Trustees will then be required to annually obtain data to enable them to determine the metrics against set targets.
Trustees will be then be required to produce an annual TCFD report, to be published on a publicly accessible website, which contains information relating to:
- their oversight of relevant climate related risks and opportunities;
- their analyses of climate related risks and opportunities and the likely;
- the likely impact on their scheme of temperature increases in their identified scenarios; and
- the outcomes of their metrics against any selected targets.
Part 2 of the schedule to the Regulations sets out the detailed requirements for the TCFD report which, in practice, will constitute the evidence, publicly available free of charge, that trustees have complied with their obligations under Part 1.

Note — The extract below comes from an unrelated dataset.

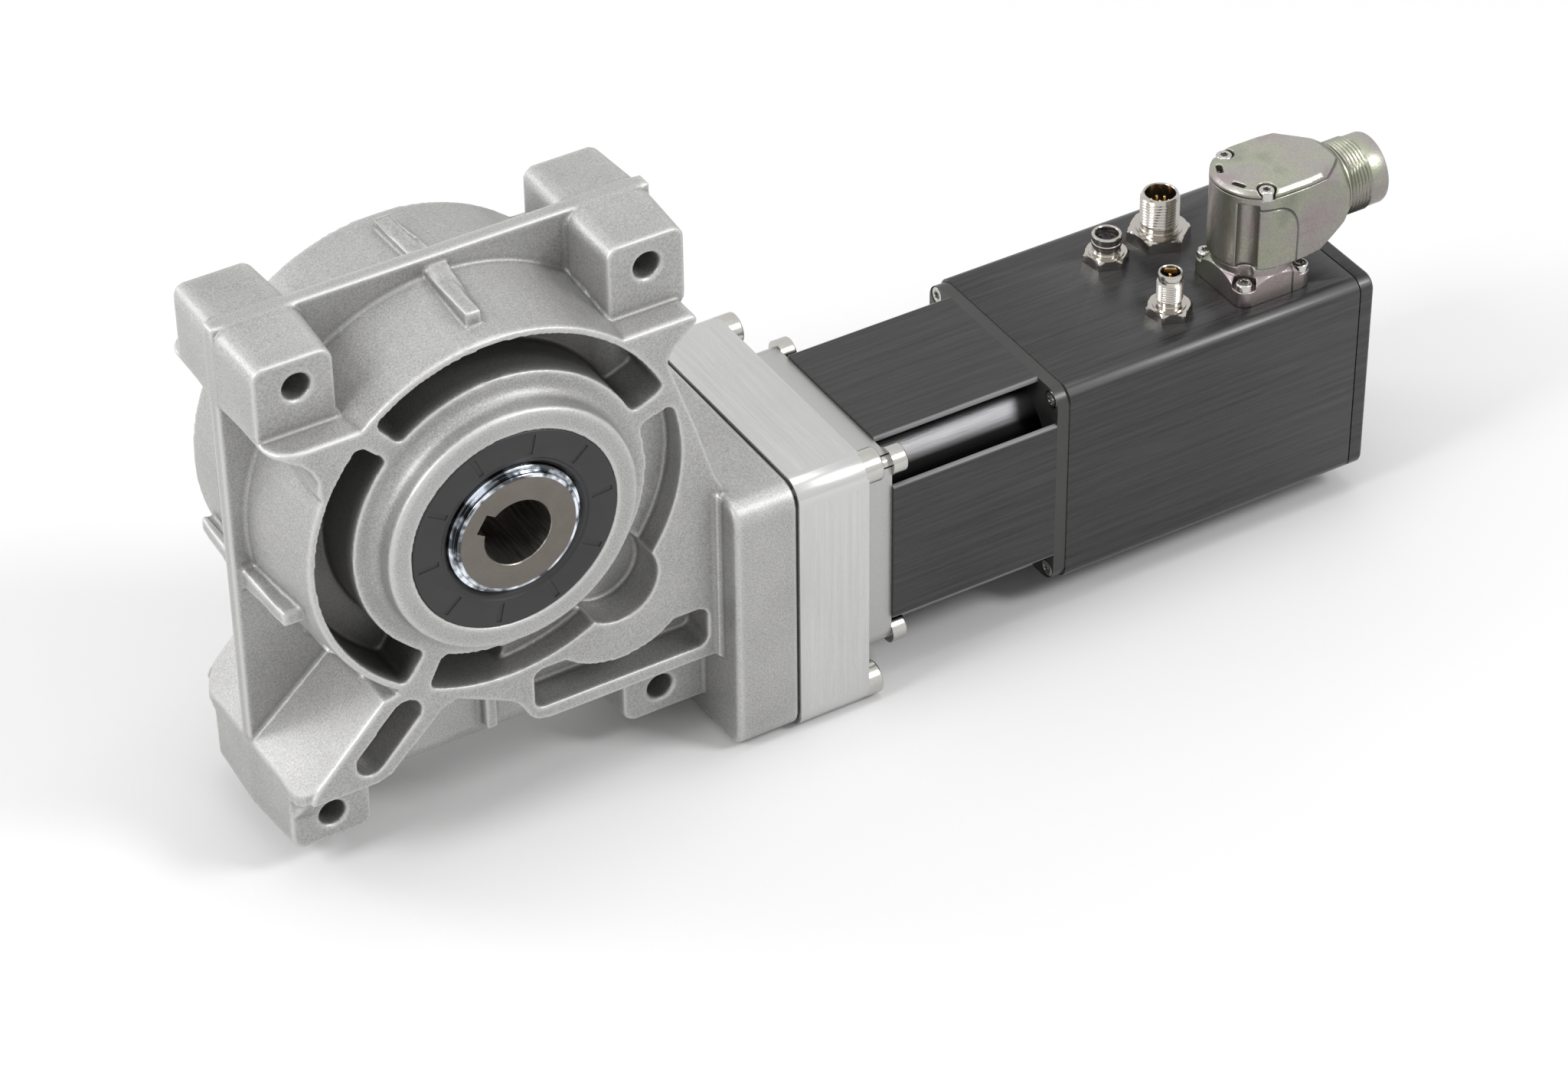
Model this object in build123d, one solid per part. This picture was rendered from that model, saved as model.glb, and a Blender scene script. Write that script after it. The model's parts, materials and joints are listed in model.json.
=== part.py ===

Failure to comply with the Regulations may lead to a compliance notice being issued and subsequently a fine being imposed. Similarly, failure to publish a TCFD report on a publicly available website may also result in a fine.
In both scenarios, the fines levied would be up to £5,000 if the person is an individual or £50,000 if the person is a corporate body, a Scottish partnership or any other person. Fines levied for non-publication of a TCFD report on a free to view website will not be less than £2,500.
The Regulations place significant new duties on trustees, and requirements for certain advisers.
However, the Guidance makes clear that proportionality should be the watchword. It says that whilst climate-related risk is a major financial factor for trustees to take account, they must balance that with the other risks affecting schemes, in line with their fiduciary duties.
As such, trustees will be expected to take a proportionate approach to managing climate-related risks and opportunities and the time they spend doing so should not come at the expense of considering other major risks, including financially material social and governance factors.